Most recently, ADSA sent representatives to the American Feed Industry Association (AFIA) meeting in Las Vegas, at the request of AFIA, and then to the ADSA-ASAS Midwest Meeting in Des Moines in March, where ASAS held a Town Hall Meeting on the future of JAM. At these meetings, it was clear that the attendees did not support ASAS's unilateral decision to end the JAM. ASAS's justifications for their decision to end the JAM, as requested from the floor at both meetings, remain vague to the point where ADSA does not have clear actionable items to resolve. ASAS provided additional justification in a Taking Stock article published on March 31, 2014. That article contains several statements that need clarification [ADSA Clarification to Taking Stock Article and Chronology and Summary of ADSA's Efforts to Continue JAM].
ADSA firmly supports continuing to meet with ASAS under the current JAM memorandum of understanding (MOU), which allows each group flexibility and autonomy for planning meetings in alternate years while maintaining a fair and equitable financial structure for both societies. Additionally, both societies have equal opportunity to make future changes to the JAM MOU to allow for any reasonable modifications.
Beyond the obvious logistical and financial benefit to joint members, exhibitors, sponsors, and international attendees of a single meeting (JAM), the ADSA Board knows that the multi-species/multi-discipline meeting we have in JAM adds tremendous content and networking value for all. In response to ASAS's declaration that their decision to end the JAM will not be reversed, ADSA will now devote its time and attention to hosting the premier dairy science meeting in the world for 2017 and 2018. Yet, ADSA stands ready to reengage with ASAS beginning in 2019 under the JAM MOU.
JDS Endowment Fund
The purpose of the JDS Endowment fund is to produce investment income to replace member page charges (currently $85/page), thereby eliminating the financial burden on members who publish. Removing the financial burden will likely bring forth additional journal content that may have gone elsewhere, to the benefit of the readership that does not publish. Thus, publishing at no charge will become a new and significant benefit of membership, an estimated value of $850 per publishing member, per year, or 7.3 times annual professional member dues.

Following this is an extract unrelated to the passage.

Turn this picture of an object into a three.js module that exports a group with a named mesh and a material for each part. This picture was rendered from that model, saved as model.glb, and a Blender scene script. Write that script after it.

In addition, elimination of member page charges will make JDS more competitive, by putting the Journal of Dairy Science® on equal footing with almost all journals in its Thompson Reuters impact factor category. This very compelling benefit will serve to encourage membership in the ADSA.
The ADSA Board of Directors approved creation of the JDS Endowment fund in 2008, with a goal of $8 million. An assumed rate of return of 5%, once the goal is reached, will serve to replace member page pages. The ADSA board designated $2.2 million of unrestricted net assets as the initial contribution in spring of 2009. The Board can un-designate part, or even the entire fund, in case of a financial emergency, at any time. Annually, the ADSA determines what additional unrestricted net assets to designate to the fund. The maximum contribution is constrained by the requirement that four months of expenses be maintained in cash and near-cash holdings, a level made possible by ADSA’s insuring the JAM net income, ADSA’s single largest financial risk. In round numbers, the contributions that the board has made are roughly equal to annual JDS page charge revenue.
The fund is governed by its own investment policy and is invested 100% in equities, to effect the most rapid growth possible. The timing could not have been better, as stocks recovered at an historic rate from early 2009 through 2012, and then turned in a 30% return in 2013. While the market changes by the minute, as of May 31, 2014, the fund stood at $6,093,521, or 76.2% of goal.